The Chiron retains the Veyron's all-wheel-drive layout, though this time it uses an electronically controlled multi-plate center differential with torque vectoring to deliver power to whichever end of the car can make the best use of it. The coupe also has torque vectoring on the rear axle, giving it the aforementioned "easy to drift" function that might have to be seen and used to be believed.

The seven-speed dual-clutch is a development of the Veyron's Ricardo-built unit, with alloy paddle-shifters on the steering wheel for manual use, and there's now an electro-mechanical steering system. The air suspension improves high-speed body control without hurting the ride quality, with everything rolling on custom Michelin 285/30ZR20 front and 355/25ZR21 rear tires. While the air suspension is fully adaptive for bump and rebound, it also lets Bugatti give the Chiron variable ride height, depending on the task at hand. Those tasks range from five preset modes, which include Lift (for keeping the nose out of trouble over gutters and speed bumps), Auto, Autobahn, Handling, and Top Speed.

While Lift is a low-speed solution, the next three modes are limited to just a paltry 236 mph, while you will still need to stop the car then insert and twist a Speed Key to engage the Top Speed mode for the full time-warp experience. Hitting 261 mph doesn't just need the car to drop its ride height. It needs aero help, too. The Chiron has a coefficient of drag of 0.38 in its Auto mode, 0.40 in its Handling mode, and just 0.35 in its Top Speed mode, though that screams up to 0.59 when it deploys the Air Brake.

Not that the mechanical system doesn't promise at least adequacy, with bigger 16.5-inch front and 15.7-inch rear carbon-ceramic rotors, clamped by eight-piston front and six-piston rear calipers. Bugatti insists the stopping power is astonishing, pulling the Chiron back to zero from 62 mph in 103 feet, from 124 mph in 410 feet, and from 186 mph in 902 feet. Don't ask about 261 mph, though. We did, and Bugatti said not to.

Its interior continues the Veyron's promise of authentic materials, including leather, carbon fiber, and brushed aluminum, while it has the first airbag in the world that can deploy through the carbon fiber dash to protect the passenger.

The dramatic Chiron styling was lead by design boss Achim Anscheidt. While attention to detail is easy to come by when you're asked to design an all-new car once a decade, the Chiron has unique issues, most notably the torture of surfacing by the high-speed air.

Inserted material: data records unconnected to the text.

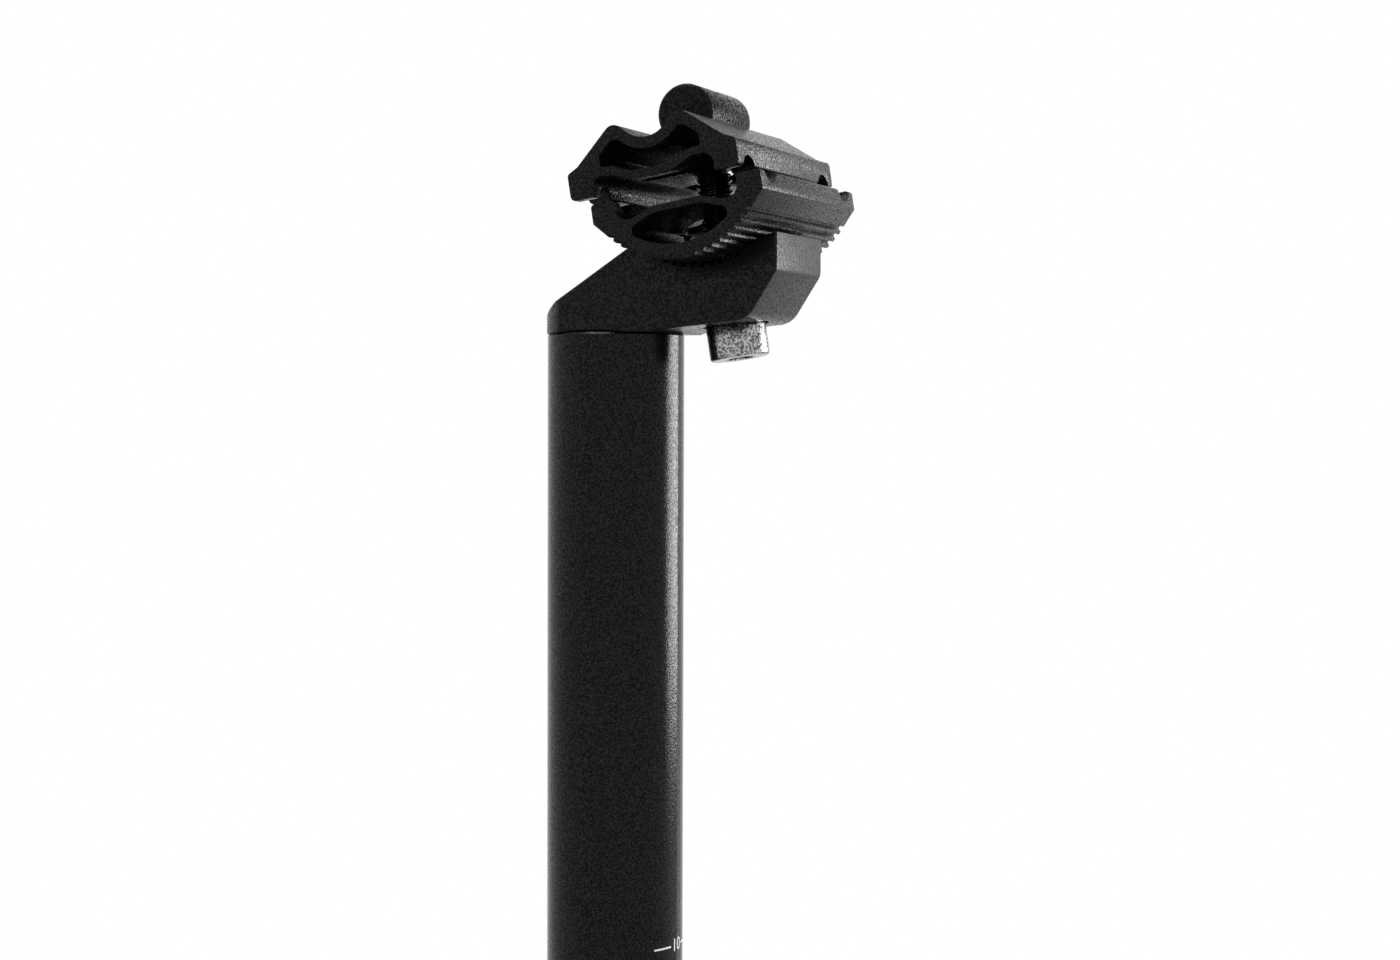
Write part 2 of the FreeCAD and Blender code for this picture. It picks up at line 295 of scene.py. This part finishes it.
@dataclass(frozen=True)
class Steel:
    """Plated steel, mottled, darkened above a height by painted shade where the screw runs inside
    the clamp's bore and cavities.
    """

    name: str
    hollow: float
    crest: float
    roughness: float
    grain_mm: float
    grain_depth: float
    grain_height_mm: float = 0.1
    # Painted shade: above this height the colour is scaled down to stand for the shade inside the
    # clamp's cavities.
    grease_from: float = 318.0 * MM
    grease_edge: float = 1.0 * MM
    grease_shade: float = 0.12
    crest_blue: float = 1.01
    colour_span: Pair = (0.4, 0.62)
    roughness_span: Pair = (0.3, 0.7)
    roughness_ends: Pair = (0.8, 1.2)

    def material(self) -> bpy.types.Material:
        """Builds the node material.

        Returns:
            The material.
        """
        material, nodes, links, shader = new_material(self.name)
        place = object_place(nodes)
        grain = grain_noise(nodes, links, place, self.grain_mm)
        shade = shades(
            nodes, links, grain, self.colour_span,
            (self.hollow, self.hollow, self.hollow),
            (self.crest, self.crest, self.crest * self.crest_blue),
        )
        # Painted shade: the colour falls to a fraction of itself above the height where the screw
        # enters the clamp.
        height = nodes.new("ShaderNodeSeparateXYZ")
        links.new(place, height.inputs[0])
        heights = (self.grease_from, self.grease_from + self.grease_edge)
        cavity_shaded = nodes.new("ShaderNodeVectorMath")
        cavity_shaded.operation = "SCALE"
        links.new(shade, cavity_shaded.inputs[0])
        factor = spread(nodes, links, height.outputs["Z"], heights, (1.0, self.grease_shade))
        links.new(factor, cavity_shaded.inputs["Scale"])
        links.new(cavity_shaded.outputs["Vector"], shader.inputs["Base Color"])
        low, high = (self.roughness * end for end in self.roughness_ends)
        roughness = spread(nodes, links, grain, self.roughness_span, (low, high))
        links.new(roughness, shader.inputs["Roughness"])
        emboss(nodes, links, shader, grain, self.grain_depth, self.grain_height_mm * MM)
        shader.inputs["Metallic"].default_value = 1.0
        return material


@dataclass(frozen=True)
class Ink:
    """Pale printed ink, slightly worn."""

    name: str
    colour: float
    roughness: float = 0.5
    worn_shade: float = 0.6
    wear_mm: float = 0.3
    wear_detail: float = 3.0
    wear_sharpness: float = 0.6
    wear_span: Pair = (0.25, 0.5)

    def material(self) -> bpy.types.Material:
        """Builds the node material.

        Returns:
            The material.
        """
        material, nodes, links, shader = new_material(self.name)
        scale = 1 / (self.wear_mm * MM)
        wear = noise(
            nodes, links, object_place(nodes), scale, self.wear_detail, self.wear_sharpness
        )
        worn = self.colour * self.worn_shade
        shade = shades(
            nodes, links, wear, self.wear_span,
            (worn, worn, worn), (self.colour, self.colour, self.colour),
        )
        links.new(shade, shader.inputs["Base Color"])
        shader.inputs["Roughness"].default_value = self.roughness
        return material


def new_material(name: str) -> tuple[bpy.types.Material, Nodes, Links, bpy.types.Node]:
    """Makes an empty node material.

    Args:
        name: The material's name.

    Returns:
        The material, its nodes, its links and its Principled shader.
    """
    material = bpy.data.materials.new(name)
    material.use_nodes = True
    nodes = material.node_tree.nodes
    return material, nodes, material.node_tree.links, nodes["Principled BSDF"]


def object_place(nodes: Nodes) -> Socket:
    """The Object coordinates of a material."""
    return nodes.new("ShaderNodeTexCoord").outputs["Object"]


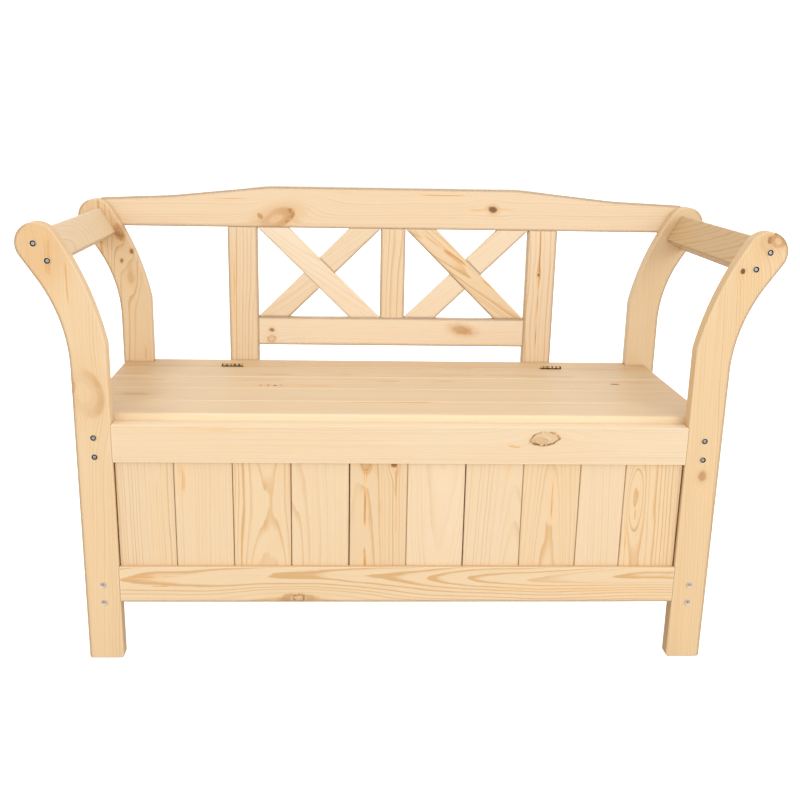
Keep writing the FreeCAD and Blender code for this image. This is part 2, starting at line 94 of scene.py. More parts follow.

Anscheidt insisted the design team worked unusually closely with the engineering and aerodynamics teams to retain the visual punch without losing any aero efficiency.

Besides the horseshoe grille (topped by a sterling silver and enamel Bugatti badge), there's a front splitter strong enough to go racing with and thin LED lights that double as intakes to redirect air to the front brakes. There's a semicircular set of front wings and a large central fin, which runs from the bonnet into the roof and onto the tail, to provide lateral stability at high speed, much like on modern LMP1 racers.

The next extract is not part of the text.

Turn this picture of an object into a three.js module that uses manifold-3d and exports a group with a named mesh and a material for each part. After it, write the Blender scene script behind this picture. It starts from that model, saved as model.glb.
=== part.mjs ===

The Veyron's large air scoops that feed the mid-mounted engine have been replaced by NACA ducts, which keep the bodywork cleaner and deliver less turbulent air. There's an integrated rear spoiler, a large, central exhaust system, and another hardcore diffuser at the back to finish off the Chiron's look.

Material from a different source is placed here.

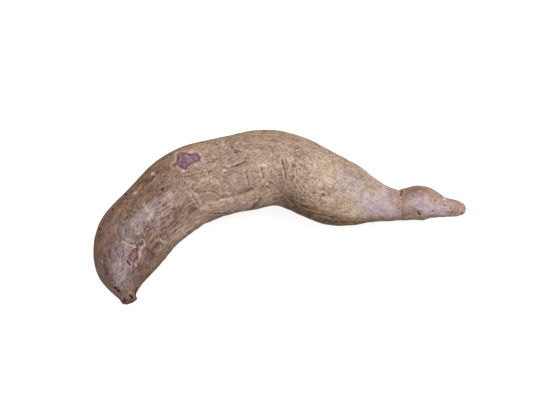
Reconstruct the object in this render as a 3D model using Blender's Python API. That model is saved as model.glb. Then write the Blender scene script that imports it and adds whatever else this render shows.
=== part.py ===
"""A purple sweet potato: one long root, bent near its stem end and drawn out to a thin tail.

The root lies on its side on the plane z = 0. It starts as a sphere, whose rings are laid one after another
along the root's curved axis, from the scar where it broke off its stem to the tip of its tail. Swellings,
furrows, creases and root eyes are then raised from that skin or sunk into it.

+X runs from the bend towards the tail, +Y away from the hollow side of the bend and +Z up. The origin is
on the table, under the middle of the root.
"""

from collections import namedtuple

import bmesh
import bpy
import numpy as np
from mathutils import Vector

MM = 0.001  # the sizes below are in millimetres, and the scene is in metres

# Driving dimensions
THICKNESS = 56.4  # of the thickest place, across the root
FLATTENING = 0.96  # height of a cross-section over its width
PRESS = -0.6  # how far below the table the skin would reach where it is pressed flat
STEM_CAP = 2.4  # length over which the stem scar is rounded off
TAIL_CAP = 6.5  # length over which the tip of the tail is rounded off
RING_SPACING = 3.1  # between cross-sections, along the axis
CAP_RINGS = 5  # cross-sections in each rounded end
SEGMENTS = 44  # sides of a cross-section
FRAME_REACH = 12.0  # a cross-section faces along the axis from this far behind it to this far ahead

Station = namedtuple("Station", "x y gap girth")
Swell = namedtuple("Swell", "along around length width height")
Furrow = namedtuple("Furrow", "start end width depth")
Crease = namedtuple("Crease", "along lean width depth deepest")
Eye = namedtuple("Eye", "along around size depth")

# The axis of the root seen from above, with the gap between the root's underside and the table, and the
# share of its full thickness there. Where the gap is below zero the root rests on the table.
AXIS = (
    Station(-104.2, -62.7, 7.8, 0.19),  # stem scar
    Station(-105.3, -59.4, 7.2, 0.20),
    Station(-107.3, -54.5, 5.0, 0.29),  # neck
    Station(-108.6, -46.3, 2.4, 0.58),
    Station(-107.5, -34.5, 0.8, 0.80),  # blunt end of the short arm
    Station(-102.5, -18.7, PRESS, 0.93),
    Station(-91.4, -4.8, 1.3, 0.92),
    Station(-63.6, 20.0, 1.2, 1.00),  # the bend
    Station(-42.5, 30.0, PRESS, 0.97),
    Station(-22.9, 33.4, 0.9, 0.99),
    Station(-2.9, 35.4, 1.8, 0.95),  # top of the arch
    Station(16.9, 28.5, 0.9, 0.91),
    Station(35.6, 19.9, PRESS, 0.87),  # belly
    Station(53.0, 15.6, 1.4, 0.71),
    Station(68.1, 13.7, 3.4, 0.48),
    Station(82.1, 12.6, 4.6, 0.395),  # waist
    Station(96.2, 15.1, 3.0, 0.425),  # the small bulb
    Station(105.4, 14.6, 4.2, 0.365),
    Station(113.7, 12.1, 6.2, 0.26),  # tail
    Station(121.6, 11.5, 6.9, 0.21),
    Station(129.7, 10.1, 7.4, 0.19),  # tip
)

# Along is in millimetres from the stem scar. Around is in degrees: 0 on the hollow side of the bend,
# 90 on top, 180 on the outer side and 270 underneath.
SWELLS = (
    Swell(78.0, 66.0, 74.0, 20.0, 1.9),  # ridge along the top of the short arm
    Swell(74.0, 126.0, 78.0, 22.0, 1.3),  # shoulder beside it, on the outer side
    Swell(20.0, 90.0, 16.0, 20.0, 0.8),  # brow over the neck
    Swell(54.0, 146.0, 24.0, 16.0, -1.0),
    Swell(86.0, 142.0, 14.0, 14.0, 0.9),
    Swell(78.0, 2.0, 36.0, 20.0, -1.8),  # flatter inner side of the short arm
    Swell(109.0, 354.0, 16.0, 16.0, -0.9),
    Swell(127.0, 8.0, 46.0, 18.0, 1.9),  # lobe in the hollow of the bend
    Swell(178.0, 358.0, 14.0, 16.0, -1.1),
    Swell(96.0, 27.0, 9.0, 9.0, 0.6),
    Swell(165.0, 78.0, 60.0, 24.0, 0.9),  # long rise over the arch
    Swell(214.0, 18.0, 44.0, 20.0, 1.0),  # underlip of the belly
    Swell(206.0, 100.0, 34.0, 22.0, 0.7),
    Swell(247.0, 128.0, 14.0, 14.0, 1.1),
    Swell(269.0, 96.0, 14.0, 14.0, 1.0),  # back of the small bulb
    Swell(274.0, 4.0, 9.0, 10.0, 1.8),  # bulge beside the pit of the small bulb
    Swell(150.0, 200.0, 70.0, 26.0, 1.2),  # outer side, turned away
    Swell(90.0, 226.0, 50.0, 22.0, 0.9),
    Swell(196.0, 214.0, 40.0, 22.0, 0.9),
)
FURROWS = (
    Furrow((114.0, 88.0), (30.0, 114.0), 11.0, 2.3),  # between the ridge and the shoulder
    Furrow((46.0, 110.0), (13.0, 122.0), 7.0, 1.3),
    Furrow((94.0, 40.0), (152.0, 30.0), 10.0, 1.9),  # valley above the lobe
    Furrow((138.0, 31.0), (190.0, 42.0), 9.0, 1.0),
    Furrow((176.0, 58.0), (232.0, 48.0), 7.0, 0.6),
    Furrow((120.0, 172.0), (196.0, 158.0), 9.0, 0.9),  # outer side, turned away
    Furrow((48.0, 176.0), (112.0, 188.0), 9.0, 0.9),
    Furrow((62.0, 300.0), (112.0, 316.0), 9.0, 0.8),  # underneath
    Furrow((146.0, 292.0), (192.0, 306.0), 9.0, 0.8),
    Furrow((208.0, 176.0), (252.0, 164.0), 6.0, 0.6),
)
CREASES = (
    Crease(256.0, 0.5, 3.2, 1.0, 112.0),  # waist
    Crease(287.5, 0.4, 2.6, 0.5, 80.0),  # rings of the tail
    Crease(301.0, -0.3, 2.0, 0.5, 50.0),
)
EYES = (
    Eye(6.7, 20.0, 6.0, 1.0),  # notch in the neck
    Eye(267.9, 21.0, 4.0, 1.6),  # the deep pit of the small bulb
    Eye(197.9, 48.0, 6.0, 0.8),
    Eye(203.2, 51.0, 5.5, 1.0),
    Eye(10.0, 118.0, 5.0, 1.0),
    Eye(26.0, 76.0, 6.0, 0.8),
    Eye(51.5, 133.0, 7.0, 0.9),
    Eye(79.2, 87.0, 6.0, 0.7),
    Eye(80.0, 114.0, 8.0, 0.8),
    Eye(182.7, 102.0, 6.0, 0.7),
    Eye(140.0, 102.0, 6.0, 0.7),
    Eye(58.0, 196.0, 6.5, 0.9),  # the rest are on the sides turned away
    Eye(104.0, 166.0, 7.0, 1.0),
    Eye(136.0, 212.0, 6.5, 0.9),
    Eye(172.0, 178.0, 7.0, 1.0),
    Eye(214.0, 190.0, 6.0, 0.8),
    Eye(70.0, 262.0, 6.5, 0.8),
    Eye(160.0, 258.0, 6.5, 0.9),
    Eye(96.0, 334.0, 6.5, 0.8),
    Eye(186.0, 342.0, 6.5, 0.8),
    Eye(228.0, 286.0, 6.0, 0.8),
    Eye(274.0, 214.0, 4.5, 0.7),
)


def smooth_through(knots, values, at):
    """Values at these places, on a natural cubic spline through the values at the knots."""
    gap, rise = np.diff(knots), np.diff(values) / np.diff(knots)
    system, load = np.eye(len(knots)), np.zeros(len(knots))
    for i in range(1, len(knots) - 1):
        system[i, i - 1 : i + 2] = gap[i - 1], 2.0 * (gap[i - 1] + gap[i]), gap[i]
        load[i] = 6.0 * (rise[i] - rise[i - 1])
    bend = np.linalg.solve(system, load)
    i = np.clip(np.searchsorted(knots, at, side="right") - 1, 0, len(gap) - 1)
    after = (at - knots[i]) / gap[i]
    before = 1.0 - after
    sag = ((before**3 - before) * bend[i] + (after**3 - after) * bend[i + 1]) * gap[i] ** 2 / 6.0
    return before * np.asarray(values)[i] + after * np.asarray(values)[i + 1] + sag


def axis_stations():
    """The stations as points of the axis."""
    height = THICKNESS / 2 * FLATTENING
    return np.array([(s.x, s.y, s.gap + height * s.girth) for s in AXIS])


def axis_lengths():
    """How far along the axis each station is, in millimetres from the stem scar."""
    steps = np.linalg.norm(np.diff(axis_stations(), axis=0), axis=1)
    return np.concatenate([[0.0], np.cumsum(steps)])


LENGTHS = axis_lengths()
ROOT_LENGTH = LENGTHS[-1]


def axis_point(along):
    """Points of the root's axis."""
    return np.stack([smooth_through(LENGTHS, values, along) for values in axis_stations().T], -1)


def unit(vectors):
    return vectors / np.linalg.norm(vectors, axis=-1, keepdims=True)


def cross_frame(along):
    """Two unit vectors across the axis at each place: towards the hollow side of the bend, and up."""
    ahead = axis_point(np.minimum(LENGTHS + FRAME_REACH, ROOT_LENGTH))
    behind = axis_point(np.maximum(LENGTHS - FRAME_REACH, 0.0))
    facing = unit(ahead - behind)
    tangent = unit(np.stack([smooth_through(LENGTHS, values, along) for values in facing.T], -1))
    side = unit(np.cross(tangent, [0.0, 0.0, 1.0]))
    return side, np.cross(side, tangent)


def rounded_end(distance, cap):
    """1 along the root, falling to 0 over the last stretch before an end, as on a ball."""
    inward = np.clip(distance / cap, 0.0, 1.0)
    return np.sqrt(1.0 - (1.0 - inward) ** 2)


def bell(distance, width):
    """1 at no distance, 0.5 at half the width, and soon 0 beyond it."""
    return np.exp(-np.log(2.0) * (2.0 * distance / width) ** 2)


def turn(around, to):
    """The angle from one place to another, in degrees, the short way round."""
    return (around - to + 180.0) % 360.0 - 180.0


def relief(along, around, radius):
    """How far the skin stands out from the plain cross-section, in millimetres."""
    arc = np.radians(1.0) * radius
    height = np.zeros_like(along)
    for swell in SWELLS:
        across = turn(around, swell.around) * arc
        height += swell.height * bell(along - swell.along, swell.length) * bell(across, swell.width)
    for furrow in FURROWS:
        share = (along - furrow.start[0]) / (furrow.end[0] - furrow.start[0])
        middle = furrow.start[1] + share * (furrow.end[1] - furrow.start[1])
        fade = np.sin(np.pi * np.clip(share, 0.0, 1.0))
        height -= furrow.depth * fade * bell(turn(around, middle) * arc, furrow.width)
    for crease in CREASES:
        facing = np.cos(np.radians(around - crease.deepest))
        middle = crease.along + crease.lean * facing
        height -= crease.depth * (0.65 + 0.35 * facing) * bell(along - middle, crease.width)
    for eye in EYES:
        across = turn(around, eye.around) * arc
        height -= eye.depth * bell(np.hypot(along - eye.along, across), eye.size)
    return height


def skin_point(along, around):
    """Points of the skin, in millimetres. What would reach below the table is pressed flat on it."""
    radius = THICKNESS / 2 * smooth_through(LENGTHS, [s.girth for s in AXIS], along)
    ends = rounded_end(along, STEM_CAP) * rounded_end(ROOT_LENGTH - along, TAIL_CAP)
    radius = (radius + relief(along, around, radius)) * ends
    side, up = cross_frame(along)
    angle = np.radians(around)
    across = (radius * np.cos(angle))[:, None] * side
    above = (radius * FLATTENING * np.sin(angle))[:, None] * up
    points = axis_point(along) + across + above
    points[:, 2] = np.maximum(points[:, 2], 0.0)
    return points


def ring_places():
    """Where the cross-sections are along the axis: close together in the rounded ends and the creases."""
    quarter = np.arange(1, CAP_RINGS) / CAP_RINGS * np.pi / 2
    cap = 1.0 - np.cos(quarter)
    count = round((ROOT_LENGTH - STEM_CAP - TAIL_CAP) / RING_SPACING) + 1
    body = np.linspace(STEM_CAP, ROOT_LENGTH - TAIL_CAP, count)
    for crease in CREASES:
        body = body[np.abs(body - crease.along) > crease.width]
        body = np.sort(np.append(body, crease.along + crease.width * np.linspace(-0.75, 0.75, 4)))
    return np.concatenate([[0.0], STEM_CAP * cap, body, ROOT_LENGTH - TAIL_CAP * cap[::-1], [ROOT_LENGTH]])


def grow_root(name):
    """The root's mesh: a sphere with each of its rings laid on its cross-section of the root."""
    places = ring_places()
    rings = len(places) - 1
    shape = bmesh.new()
    bmesh.ops.create_uvsphere(shape, u_segments=SEGMENTS, v_segments=rings, radius=1.0)
    ball = np.array([v.co for v in shape.verts])
    ring = np.round(np.arccos(np.clip(ball[:, 2], -1.0, 1.0)) / np.pi * rings).astype(int)
    around = np.degrees(np.arctan2(ball[:, 1], ball[:, 0])) % 360.0
    for vertex, point in zip(shape.verts, skin_point(places[ring], around)):
        vertex.co = Vector(point) * MM
    mesh = bpy.data.meshes.new(name)
    shape.to_mesh(mesh)
    shape.free()
    mesh.shade_smooth()
    return mesh


def skin_material():
    """Dull brown skin with the purple of the flesh showing through it."""
    material = bpy.data.materials.new("sweet_potato_skin")
    material.use_nodes = True
    shader = material.node_tree.nodes["Principled BSDF"]
    shader.inputs["Base Color"].default_value = (0.36, 0.24, 0.19, 1.0)
    shader.inputs["Roughness"].default_value = 0.6
    shader.inputs["Metallic"].default_value = 0.0
    return material


def main():
    for old in list(bpy.data.objects):
        bpy.data.objects.remove(old)
    collection = bpy.data.collections.new("purple_sweet_potato")
    bpy.context.scene.collection.children.link(collection)
    mesh = grow_root("sweet_potato")
    mesh.materials.append(skin_material())
    collection.objects.link(bpy.data.objects.new("sweet_potato", mesh))


main()
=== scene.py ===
"""The looks of a purple sweet potato lying on its side on a pale table.

The root's skin is one closed mesh that follows the root's solid and adds what is too fine for it: fibre
ridges, hairline cracks, rubbed patches where purple flesh shows, pits where side roots broke off, the torn
stem scar. Stubs of side roots, pores and dry flakes are set on it with Geometry Nodes.

Sizes are in millimetres until a mesh is made. A place on the root is (along, around): along in millimetres
from the stem scar, around in degrees, with 0 on the hollow side of the bend, 90 on top and 270 underneath.
"""

import itertools
import math
from collections import namedtuple

import bpy
import numpy as np
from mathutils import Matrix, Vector


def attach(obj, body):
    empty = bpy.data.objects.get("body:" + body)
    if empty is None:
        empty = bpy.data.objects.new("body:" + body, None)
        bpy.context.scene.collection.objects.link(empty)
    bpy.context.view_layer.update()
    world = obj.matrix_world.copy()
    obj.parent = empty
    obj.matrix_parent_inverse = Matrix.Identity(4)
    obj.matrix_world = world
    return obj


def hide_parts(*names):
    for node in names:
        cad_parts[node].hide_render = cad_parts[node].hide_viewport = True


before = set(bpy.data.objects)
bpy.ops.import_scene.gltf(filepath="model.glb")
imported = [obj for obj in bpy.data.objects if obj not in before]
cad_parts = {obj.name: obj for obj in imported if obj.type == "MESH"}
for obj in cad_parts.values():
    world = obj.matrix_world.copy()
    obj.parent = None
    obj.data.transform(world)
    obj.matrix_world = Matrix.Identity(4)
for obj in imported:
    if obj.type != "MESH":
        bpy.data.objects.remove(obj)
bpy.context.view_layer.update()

MM = 0.001

# Form of the root, the same as that of its solid

THICKNESS = 56.4
FLATTENING = 0.96
PRESS = -0.6
STEM_CAP = 2.4
TAIL_CAP = 6.5
FRAME_REACH = 12.0

Station = namedtuple("Station", "x y gap girth")
Swell = namedtuple("Swell", "along around length width height")
Furrow = namedtuple("Furrow", "start end width depth")
Crease = namedtuple("Crease", "along lean width depth deepest")
Eye = namedtuple("Eye", "along around size depth")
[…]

Like the Veyron, the Chiron won't stay as one stock model for long, with Bugatti planning a successor for each of the Veyron's main variants, including the Grand Sport, SuperSport, and Grand Vitesse. The Chiron is named after Bugatti's most famous racing driver, Louis Chiron, who raced for the marque in the 1920s and 1930s and was the official starter of the Monaco Grand Prix into the late 1970s. Chiron won the French Grand Prix in a Bugatti Type 51 and even though he also raced for Alfa Romeo, Mercedes-Benz, and Maserati, he was always closely linked to Bugatti.